By design, Lent forces us to recognize and confront our own mortality. Lent began on Ash Wednesday this past week. There the blinders we wear about our death were ripped off with these shocking words, “Remember that you are dust, and to dust you shall return.” I would prefer to not think about being dust. But on Ash Wednesday we remembered that we are made of dust and then we thanked God for the gift of everlasting life. All of today’s scripture lessons equip us for confronting our status as “dust” by telling us the story of our salvation, that we are God’s beloved child—forever.
Today’s Old Testament lesson establishes the duration of our relationship with God. This lesson rests on the very familiar story of Noah and the great flood that God sent to cover the earth. During this flood, every single living thing on the earth died, except for a boatload of dusty animals of every kind. Our lesson shares the end of this story, where God established an everlasting covenant with us, one that guarantees us life forever. God said, “I establish my covenant with you, that never again shall all flesh be cut off by the waters of a flood, and never again shall there be a flood to destroy the earth.” In the thought-world of the Old Testament the waters represented the forces of chaos in our world—the forces of evil—and by this covenant God tells us that the forces of chaos shall not prevail within God’s creation. Our Old Testament lesson tells us that we are in covenant with our creator, that we are each God’s beloved child—forever.
Our Psalm today rejoices in the covenant that God made with us. For our part, we are trusting in God’s promise, “To you, O LORD, I lift up my soul; my God, I put my trust in you…” “all the day long,” as we learn to trust that God will be our salvation.
Our epistle lesson tells us that God sent Christ Jesus, who suffered for our sins to accomplish our salvation. What this passage tells us is that between his death and resurrection Jesus visited the place where the souls of all the disobedient who had lived had gone when they had died. While he was there Jesus “made a proclamation” to the spirits who were there. In biblical terms “making a proclamation” is sharing the Good News of God’s salvation. In biblical terms the Good News of God’s salvation is Jesus Christ himself, dead and raised from the dead to provide a way for us to have eternal life. This lesson connects Christ’s actions to the covenant that God made with Noah, telling us that baptism is how we share in Christ’s salvation. We are each God’s beloved child—forever, as Christ turns our dust into eternal hope.

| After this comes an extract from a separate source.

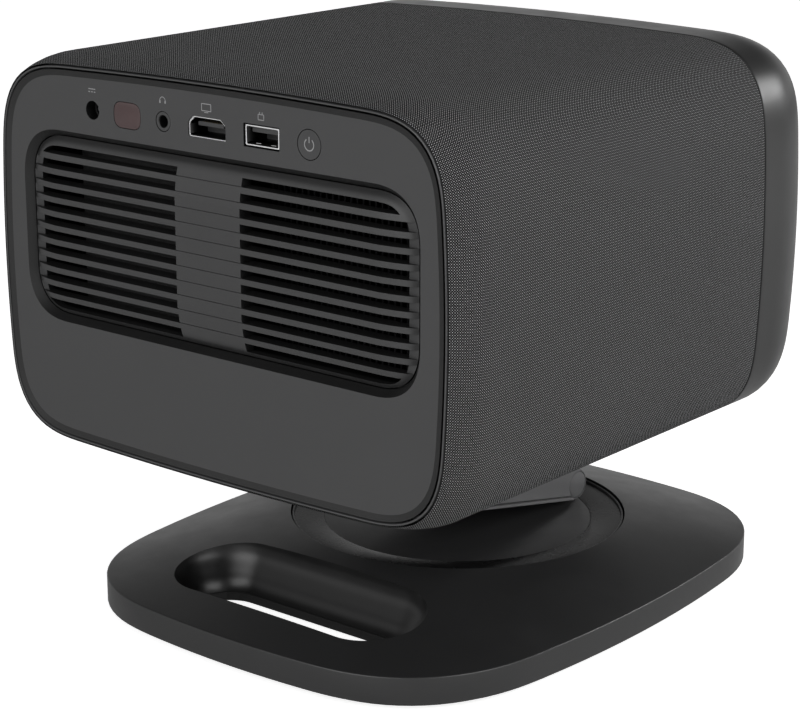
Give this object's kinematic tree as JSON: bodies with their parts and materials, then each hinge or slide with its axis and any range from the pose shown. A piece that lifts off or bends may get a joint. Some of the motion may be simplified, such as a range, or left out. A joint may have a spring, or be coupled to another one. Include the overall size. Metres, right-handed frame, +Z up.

Today’s gospel lesson tells of God assuring Jesus at his baptism of his status as beloved child. The very next thing that happened, though, was that the Holy Spirit drove Jesus out into the wilderness to be tested. Unlike Matthew and Luke, Mark does not tell us HOW Jesus was tested. I believe that Jesus was tested in the same ways that we are—tempted to become caught up in the thralls of this life and in our own importance, to abdicate the purpose of our existence, and to deny the reality of our mortality. I believe that in the wilderness Jesus accepted that he was God’s beloved child, confronted and accepted his mission in life, and overcame his very human fear of being dust.
This is the very work that each of us has to do in the wilderness, during Lent, to recognize and accept that “I am God’s beloved child—forever,” yet “I am dust.” We need both of these concepts. “I am dust” reminds us that we are not the center of the universe; we are not in control and we are not always right. “I am God’s beloved child—forever” reminds us that we are not consigned to the dustbin; that we are neither abandoned nor alone, and ultimately our hope is in God.
I wish you a very holy Lent. You are each God’s beloved child—forever, even though you are but dust.